DATA EXTRACT:

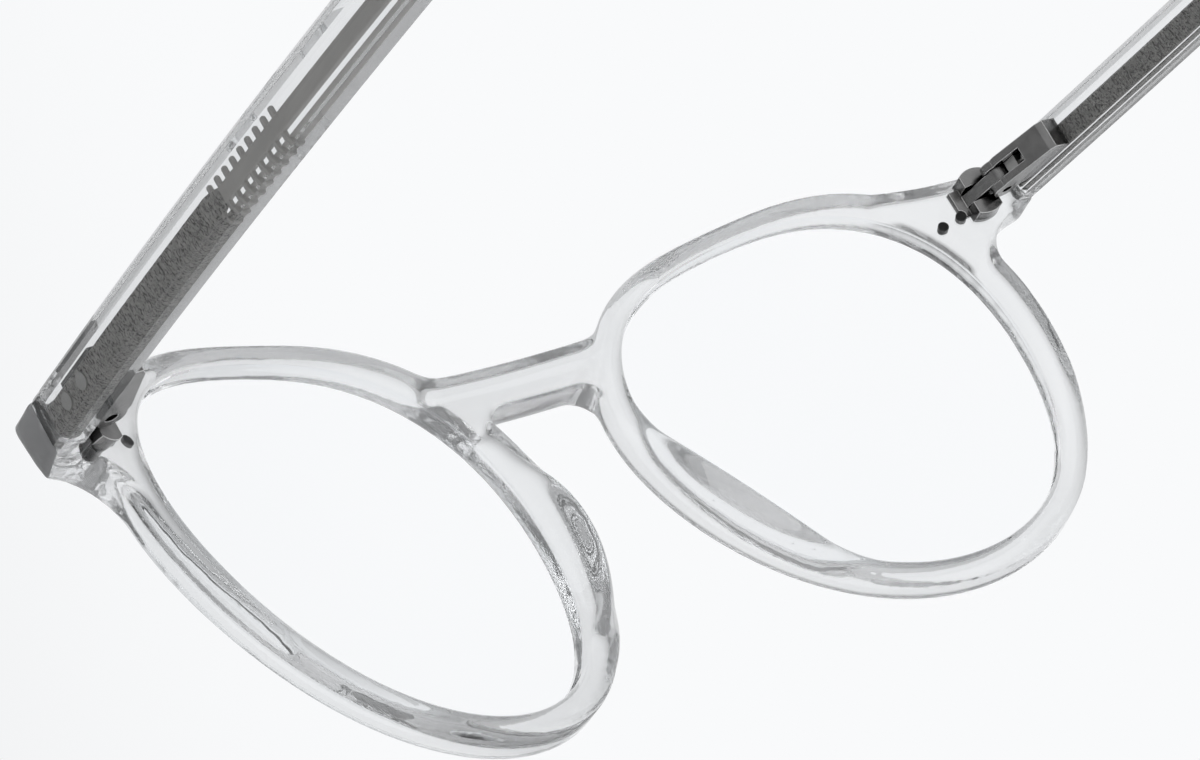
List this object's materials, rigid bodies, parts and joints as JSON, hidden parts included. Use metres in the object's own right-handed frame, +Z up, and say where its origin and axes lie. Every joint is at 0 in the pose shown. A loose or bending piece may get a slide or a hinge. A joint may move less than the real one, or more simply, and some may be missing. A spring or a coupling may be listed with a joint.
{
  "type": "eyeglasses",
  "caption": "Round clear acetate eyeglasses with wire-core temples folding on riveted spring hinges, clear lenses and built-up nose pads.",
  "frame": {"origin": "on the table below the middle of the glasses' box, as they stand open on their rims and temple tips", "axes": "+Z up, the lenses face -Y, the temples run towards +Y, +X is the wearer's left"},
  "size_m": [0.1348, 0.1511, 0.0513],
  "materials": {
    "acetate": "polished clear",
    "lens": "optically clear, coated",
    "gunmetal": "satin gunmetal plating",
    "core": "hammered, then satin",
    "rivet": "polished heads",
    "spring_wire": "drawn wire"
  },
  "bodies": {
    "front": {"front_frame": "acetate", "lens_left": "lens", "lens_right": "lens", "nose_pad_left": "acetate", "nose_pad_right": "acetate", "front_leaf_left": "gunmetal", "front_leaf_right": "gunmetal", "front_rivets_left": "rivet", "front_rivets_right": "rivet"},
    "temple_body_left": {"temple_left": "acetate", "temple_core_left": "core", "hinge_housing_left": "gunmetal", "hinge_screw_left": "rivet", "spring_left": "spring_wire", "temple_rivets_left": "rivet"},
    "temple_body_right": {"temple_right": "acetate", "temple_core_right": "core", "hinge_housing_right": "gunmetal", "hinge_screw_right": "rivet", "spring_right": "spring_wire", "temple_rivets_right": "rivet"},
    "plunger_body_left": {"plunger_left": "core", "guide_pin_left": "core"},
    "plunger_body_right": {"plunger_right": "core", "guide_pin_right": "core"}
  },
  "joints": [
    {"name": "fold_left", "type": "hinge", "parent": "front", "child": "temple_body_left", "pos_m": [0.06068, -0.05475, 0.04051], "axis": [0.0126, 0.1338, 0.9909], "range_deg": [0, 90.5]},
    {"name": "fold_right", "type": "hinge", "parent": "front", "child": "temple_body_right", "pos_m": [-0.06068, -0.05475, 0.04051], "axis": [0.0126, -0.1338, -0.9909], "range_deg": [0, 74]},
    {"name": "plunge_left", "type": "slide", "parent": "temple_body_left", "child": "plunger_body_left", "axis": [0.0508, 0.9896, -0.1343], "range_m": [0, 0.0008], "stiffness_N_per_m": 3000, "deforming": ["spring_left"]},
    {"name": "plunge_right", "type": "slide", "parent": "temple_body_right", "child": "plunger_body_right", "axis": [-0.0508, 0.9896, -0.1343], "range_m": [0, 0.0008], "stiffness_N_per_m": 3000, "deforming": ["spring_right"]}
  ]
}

AIM: Extract the complete data, matching each line exactly.

FULL RESPONSE:
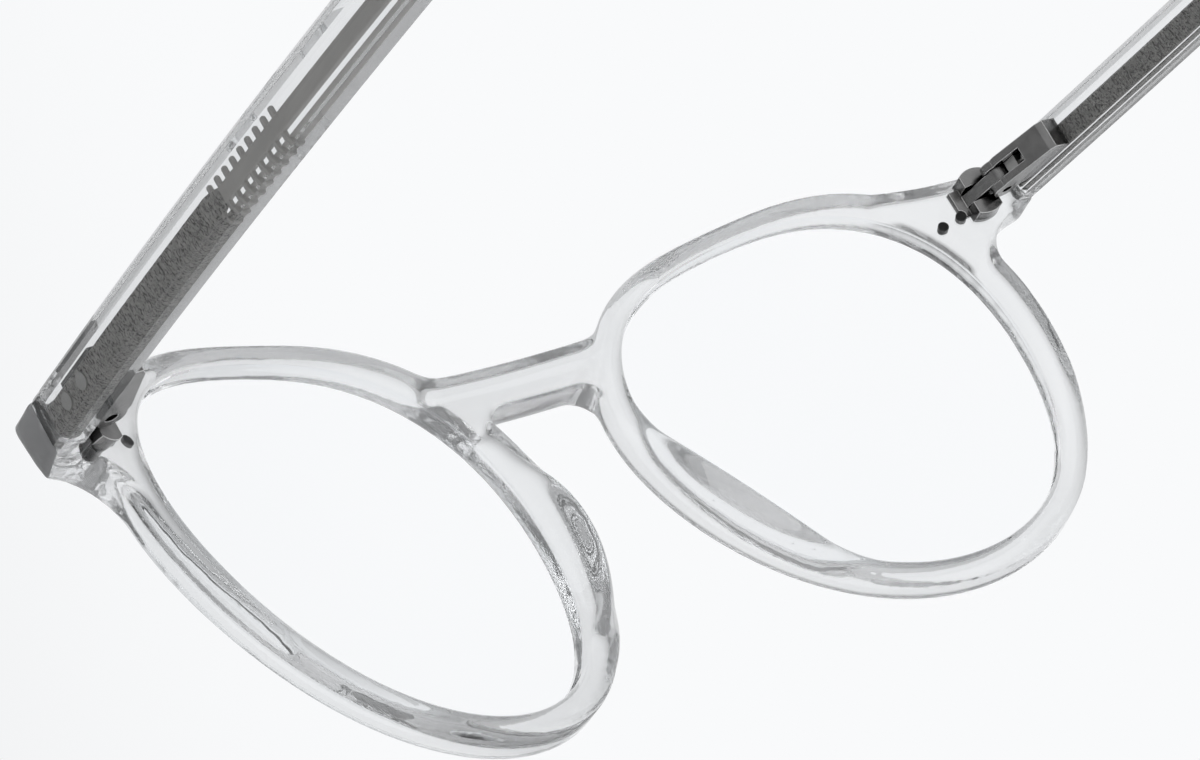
List this object's materials, rigid bodies, parts and joints as JSON, hidden parts included. Use metres in the object's own right-handed frame, +Z up, and say where its origin and axes lie. Every joint is at 0 in the pose shown. A loose or bending piece may get a slide or a hinge. A joint may move less than the real one, or more simply, and some may be missing. A spring or a coupling may be listed with a joint.
{
  "type": "eyeglasses",
  "caption": "Round clear acetate eyeglasses with wire-core temples folding on riveted spring hinges, clear lenses and built-up nose pads.",
  "frame": {"origin": "on the table below the middle of the glasses' box, as they stand open on their rims and temple tips", "axes": "+Z up, the lenses face -Y, the temples run towards +Y, +X is the wearer's left"},
  "size_m": [0.1348, 0.1511, 0.0513],
  "materials": {
    "acetate": "polished clear",
    "lens": "optically clear, coated",
    "gunmetal": "satin gunmetal plating",
    "core": "hammered, then satin",
    "rivet": "polished heads",
    "spring_wire": "drawn wire"
  },
  "bodies": {
    "front": {"front_frame": "acetate", "lens_left": "lens", "lens_right": "lens", "nose_pad_left": "acetate", "nose_pad_right": "acetate", "front_leaf_left": "gunmetal", "front_leaf_right": "gunmetal", "front_rivets_left": "rivet", "front_rivets_right": "rivet"},
    "temple_body_left": {"temple_left": "acetate", "temple_core_left": "core", "hinge_housing_left": "gunmetal", "hinge_screw_left": "rivet", "spring_left": "spring_wire", "temple_rivets_left": "rivet"},
    "temple_body_right": {"temple_right": "acetate", "temple_core_right": "core", "hinge_housing_right": "gunmetal", "hinge_screw_right": "rivet", "spring_right": "spring_wire", "temple_rivets_right": "rivet"},
    "plunger_body_left": {"plunger_left": "core", "guide_pin_left": "core"},
    "plunger_body_right": {"plunger_right": "core", "guide_pin_right": "core"}
  },
  "joints": [
    {"name": "fold_left", "type": "hinge", "parent": "front", "child": "temple_body_left", "pos_m": [0.06068, -0.05475, 0.04051], "axis": [0.0126, 0.1338, 0.9909], "range_deg": [0, 90.5]},
    {"name": "fold_right", "type": "hinge", "parent": "front", "child": "temple_body_right", "pos_m": [-0.06068, -0.05475, 0.04051], "axis": [0.0126, -0.1338, -0.9909], "range_deg": [0, 74]},
    {"name": "plunge_left", "type": "slide", "parent": "temple_body_left", "child": "plunger_body_left", "axis": [0.0508, 0.9896, -0.1343], "range_m": [0, 0.0008], "stiffness_N_per_m": 3000, "deforming": ["spring_left"]},
    {"name": "plunge_right", "type": "slide", "parent": "temple_body_right", "child": "plunger_body_right", "axis": [-0.0508, 0.9896, -0.1343], "range_m": [0, 0.0008], "stiffness_N_per_m": 3000, "deforming": ["spring_right"]}
  ]
}